Pitino appreciates the chance to keep playing in the NIT semifinals and reward the continuous effort players such as senior guard Maverick Ahanmisi and sophomore forward Joey King have shown during an up-and-down season.
“These guys work so hard every single day,” Pitino said. “Maverick, and I said it from Day 1, he didn’t play, but he kept working hard. The normal thing to do would have been to somewhat revolt, but instead he saw the big picture and now he is playing well and he wants to keep playing. Joey King is like Austin in the work ethic category, and he’s starting to play well and get great confidence. It’s twofold because those guys that are going to be here next year, you want them to end on a good note.”
What would it mean to win the NIT?
“This is Year 1, and I’m putting in a whole new stamp and a whole new culture and it’s just different,” Pitino said. “It doesn’t mean the old way was bad and my way is right, but as you continue to build in Year 1, to get to 23 wins and to have an opportunity to play in the Garden [and] to continue to try to hopefully win a championship with a lot of guys back next year is huge for our program.”
Brian Dutcher, son of former Gophers basketball coach Jim Dutcher, was the subject of an article in the Los Angeles Times a week ago in which he was described as a “basketball genius.”
Dutcher, now an assistant to San Diego State head coach Steve Fisher, was also an assistant for Fisher at Michigan from 1989-1997 when they took three Wolverines teams to the NCAA finals and won the title in 1989.
Dutcher has been an assistant to Fisher at San Diego State since 1999, and the Aztecs have gone to the NCAA tournament six times since then.

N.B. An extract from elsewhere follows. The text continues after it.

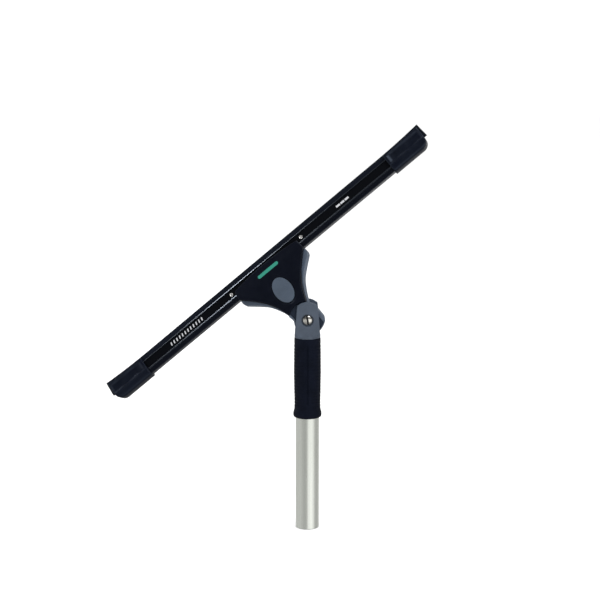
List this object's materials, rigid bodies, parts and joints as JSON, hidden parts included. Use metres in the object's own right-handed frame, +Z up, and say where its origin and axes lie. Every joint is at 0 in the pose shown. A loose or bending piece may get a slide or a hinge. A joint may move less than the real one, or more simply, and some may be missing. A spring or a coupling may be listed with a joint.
{
  "type": "window cleaning squeegee",
  "caption": "Window cleaning squeegee: a rubber blade in a metal channel on a T-shaped head with a release button, hinged in a fork on a gripped aluminium pole.",
  "frame": {"origin": "centre of the pole's open lower end", "axes": "+Z up along the pole, +X to the right as seen from the front, -Y toward the front, which is the side with the release button; the head is tilted 40 degrees to the left at rest"},
  "size_m": [0.3639, 0.0522, 0.4531],
  "materials": {
    "pole_aluminium": "drawn, satin",
    "anodised_black": "black anodised, satin",
    "grey_plastic": "moulded, fine texture",
    "black_plastic": "moulded, satin",
    "clip_plastic": "moulded, semi-gloss",
    "grip_rubber": "ribbed, matt",
    "blade_rubber": "smooth, matt",
    "screw_steel": "bright zinc plated",
    "spring_steel": "drawn wire"
  },
  "bodies": {
    "handle": {"pole_tube": "pole_aluminium", "locking_cone": "black_plastic", "cone_rivet": "pole_aluminium", "cone_spring": "spring_steel", "handle_core": "black_plastic", "rubber_grip": "grip_rubber", "swivel_fork": "grey_plastic", "pivot_screw": "screw_steel", "pivot_bush": "screw_steel", "spring_washer": "spring_steel", "pivot_nut": "screw_steel"},
    "cone_catch": {"cone_catch": "grey_plastic"},
    "head": {"head_back": "grey_plastic", "front_friction_plate": "black_plastic", "rear_friction_plate": "black_plastic", "front_cover": "black_plastic", "cover_screw_upper_left": "screw_steel", "cover_screw_upper_right": "screw_steel", "cover_screw_lower_left": "screw_steel", "cover_screw_lower_right": "screw_steel", "lever_pin": "screw_steel", "button_spring": "spring_steel", "channel": "anodised_black", "blade_rubber": "blade_rubber", "end_clip_left": "clip_plastic", "end_clip_right": "clip_plastic"},
    "release_button": {"release_button": "grey_plastic"},
    "lock_lever": {"lock_lever": "black_plastic", "lock_pin": "screw_steel"}
  },
  "joints": [
    {"name": "head_swivel", "type": "hinge", "parent": "handle", "child": "head", "pos_m": [0, 0, 0.241], "axis": [0, 1, 0], "range_deg": [-50, 130]},
    {"name": "cone_catch_press", "type": "slide", "parent": "handle", "child": "cone_catch", "axis": [0, -1, 0], "range_m": [0, 0.0046], "stiffness_N_per_m": 900, "springref_m": -0.002, "deforming": ["cone_spring"]},
    {"name": "button_press", "type": "slide", "parent": "head", "child": "release_button", "axis": [0.2717, 0.9063, -0.3237], "range_m": [0, 0.0022], "stiffness_N_per_m": 2500, "springref_m": -0.001, "deforming": ["button_spring"]},
    {"name": "lever_rock", "type": "hinge", "parent": "head", "child": "lock_lever", "pos_m": [-0.036, 0.01358, 0.28391], "axis": [0.766, 0, 0.6428], "range_deg": [0, 6.7]}
  ],
  "couplings": [
    {"joint": "lever_rock", "follows": "button_press", "rad_per_m": 52.6}
  ]
}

They have defeated New Mexico State and North Dakota State team to reach this year’s Sweet 16.
His contract guarantees him the San Diego State head coaching job when Fisher, 69, decides to retire.
• Even when the Twins didn’t have good teams over the years, they were still pretty much able to dominate Kansas City in the AL Central. But according to USA Today, the Royals could be a pennant contender this year. From June 1 until the end of last season, the Royals had more wins (64) than any team in baseball except for the Dodgers.
• Anthony Anderson, the running back who sparked Eden Prairie to three consecutive Class 6A titles, is going to attend Iowa Western Community College and then will likely join the Gophers in 2015.
• Once California lost to SMU 67-65 on a three-pointer by Nic Moore with 6.5 seconds left in an NIT quarterfinal Wednesday, the Gophers missed a chance to play against former Gopher Justin Cobbs, who scored 18 points on 8-for-11 shooting against the Mustangs and averaged 15.6 points per game this season. SMU’s coach is Larry Brown, the only coach in history to win an NCAA title (with Kansas in 1988) and an NBA title (with the Pistons in 2004).
• New Rivals.com ratings for high school basketball players in the class of 2015 included Alex Illikainen, a 6-9 forward from Grand Rapids, at No. 82 and Jarvis Johnson, a 6-1 guard at DeLaSalle, at No. 84. Both are being recruited hard by the Gophers.
• Carlos Morris, a 6-4 sophomore guard playing for Chipola College in Marianna, Fla., who has committed to Minnesota, led his team to the quarterfinals of the NJCAA tournament. He averaged 14.7 points per game. One of Morris’ teammates was Sam Cassell Jr., the son of former Timberwolves guard Sam Cassell, who has committed to Connecticut.
• Senior All-America Zach Siegmeier of the Gophers track team was named the Big Ten Field Athlete of the Week after clearing 5.40 meters in the pole vault at the Baldy Castillo Invitational at Arizona State last week. The mark is the second-best vault in the nation so far this season.
• The Gophers baseball team is scheduled to play the first game at new Siebert Field on Saturday against Michigan State at 2:05 p.m., when the temperature is expected to be 45 degrees. The Gophers pitching staff is led by junior righthander Ben Meyer, who has a 1.24 ERA in his past four starts. He has given up four runs in his past 29 innings.